Julie’s home is cute, sweet and adorable – as Americans would say. Overflowing with pictures, drawings, even empty frames. One wall has windows, the other three have pictures. They’re hung from floor to ceiling. It’s a veritable whirlwind. There are electric wires dangling, a tiny kitchen over in the corner behind a sliding door, and squeaky parquet floors. The place is inviting and bright – an authentic old New York apartment with trees right outside the windows.

When I asked what she has hanging on her bedroom walls, Julie brings me in – what a privilege – so I could see for myself… You are starting to get to know me, I only have eyes for Cameron. To wake up and immediately see an image of hers would work for me too! 
Julie hesitates about her favorite print, but she sticks with her first choice: Actors by Paul Nadar. 1890. It is the ultimate allegory for an art seller… 
I love her sense of humor.
Thank you, Julie.

From her first encounter with photography to the opening of her own gallery space…
Julie tells me how she discovered art before becoming interested specifically in photography. She began to study art in high school, and her first job was at the cultural center of Tampa, Florida, the city where she was born.
She left for New York in 1979 to study art history with a program in museum studies.
Her love of photography first took hold during a Bauhaus photography class taught by Kurt Varnedoe at New York University.
She wrote her thesis on Hungarian artist László Moholy-Nagy.
She began interning and working at museums including the MoMA and the Met before mounting two exhibitions, one on Moholy-Nagy for the Bronx Museum and the other at the Tampa Museum on the history of American photography.
When she turned thirty, in the mid-1980s, the art market in general and photography in particular was still not that developed. Everything was yet to be built. She decided to join forces with Nancy Lieberman, who worked in advertising and wanted to represent artists. They started working together out of a friend’s apartment, and then opened Lieberman & Saul in 1984.
Together they represented Andrew Bush, Sally Gall, Stephaen Frailey, Zeje Berman, and Penelope Umbrico. And they organized a number of thematic exhibitions (The Mirror and the Mask: Jean Cocteau, Constructuing Images: Synapse Between Photography and Sculpture) that got the art world’s attention. They also developed partnerships, especially with Daniel Wolf (gallerist at the time) and Marta Gili (director of the Jeu de Paume).
In 1992, Nancy left for Los Angeles, and Lieberman & Saul became Julie Saul Gallery.

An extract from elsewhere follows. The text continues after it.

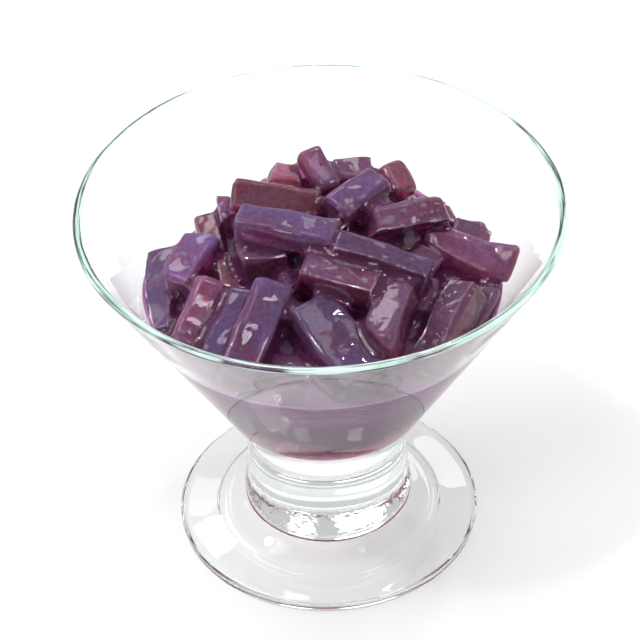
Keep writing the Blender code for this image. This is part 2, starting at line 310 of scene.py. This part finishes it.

Her best memory as a gallerist…
She tells me how, twenty years ago, when she wanted to put together an exhibition of Cocteau works, she dealt with a dealer in Hamburg who at first agreed to led her the works, but then pulled out of the contract with no explanation.
Harry Lunn told her something truly important then: if she really wanted the images, she was going to have to get on a plane and head to Hamburg. Which is exactly what she did—and she got the Cocteaus.

Her worst memory as a gallerist…
Julie says that she remembers a number of little disappointments, such as artists she couldn’t represent, art fairs that rejected her application to participate, or canceled sales. Perhaps a regret, too: not having taken enough risks. But in any case, she adds, risk isn’t her style.
And then she remembers an absurd and annoying episode. Edna Cardinale – Julie’s longtime assistant – had gone on maternity leave and hired a replacement. One day, the team was transporting prints between two fairs in New York. The girl broke her heel. She quit the next day and left the gallery wide open, the keys on the desk, with a note saying she didn’t want to waste her time with Julie.

The first photograph she bought for herself, or one that has special importance in her life…
Actors by Paul Nadar. 1890

On her bedroom wall…
Atget, Dritikol, Julia Margaret Cameron, Bill Jacobson, Sally Gall.

If she was a renowned photographer…
Cindy Sherman, who she considers to be the most important woman artist. Also because she works in a studio – Julie says she couldn’t imagine working outside.

If she had to choose another job…
She laughs and answers that if she had married a rich man, she would have been a middle school English teacher.